Actionable Recommendations

• Expand Academic Support: To help close the gap for students whose parents have lower education levels, schools should consider investing in academic mentoring, tutoring programs, and parent engagement initiatives that provide families with tools to support learning at home.

• Target Weekday Alcohol Use: Educational campaigns should specifically address the risks of weekday alcohol consumption and its negative academic consequences. Collaborations with parents, counselors, and local health authorities could reinforce this messaging and offer preventive resources.

• Universal Time Management Programs: Given that free time did not significantly vary with relationship status, time management resources, such as programs, apps, or advisory sessions, should be offered broadly to all students rather than tailored to specific demographic groups.

Limitations

While the findings offer meaningful insights, several limitations must be acknowledged:

• The data is mostly observational, limiting our ability to imply causality.

• Many variables, such as free time, alcohol use, and relationship status, rely on self-reported data, which may introduce bias or measurement error.

• The dataset represents students from two Portuguese schools during a specific time period, which is a relative generalization to other regions or educational systems.

Future Directions

• Qualitative research might provide deeper context, especially around family support structures and relationship dynamics.

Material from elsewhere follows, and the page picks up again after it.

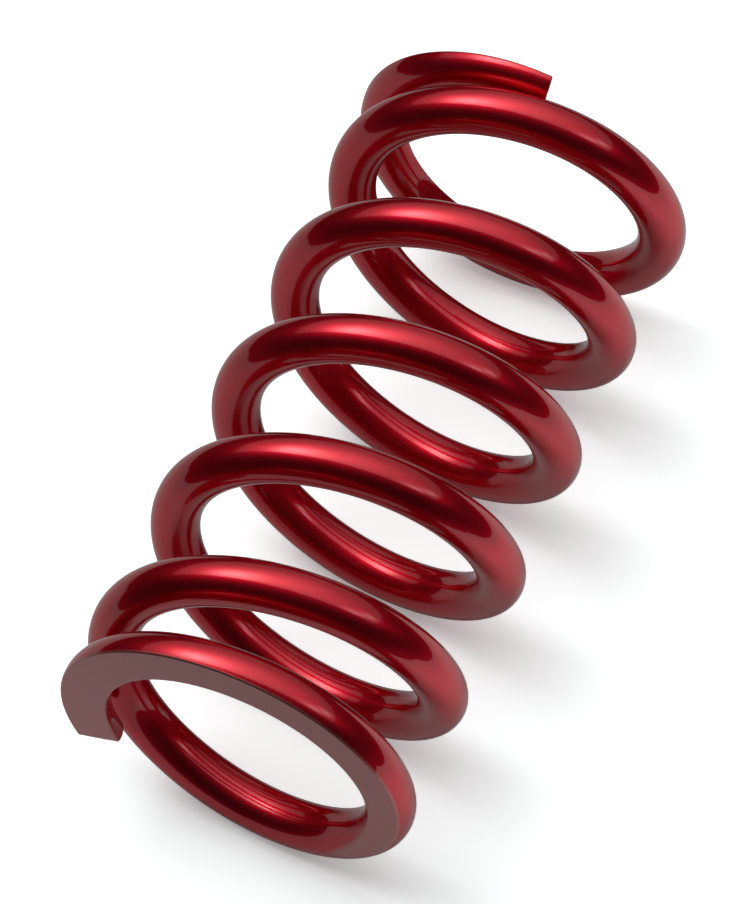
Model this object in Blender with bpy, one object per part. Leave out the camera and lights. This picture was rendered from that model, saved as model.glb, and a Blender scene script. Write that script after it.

• Future analyses could also explore interaction between multiple variables, such as whether the impact of alcohol use varies by parental education or relationship status.

• Expanding this type of analysis to other subjects or countries could validate the findings and help create more elaborate and valid student support strategies.

In summary, this project sheds light on several critical factors affecting student outcomes and well-being. While further research can be beneficial, the results provide a great foundation for insights aimed at improving academic performance and supporting student development in meaningful ways.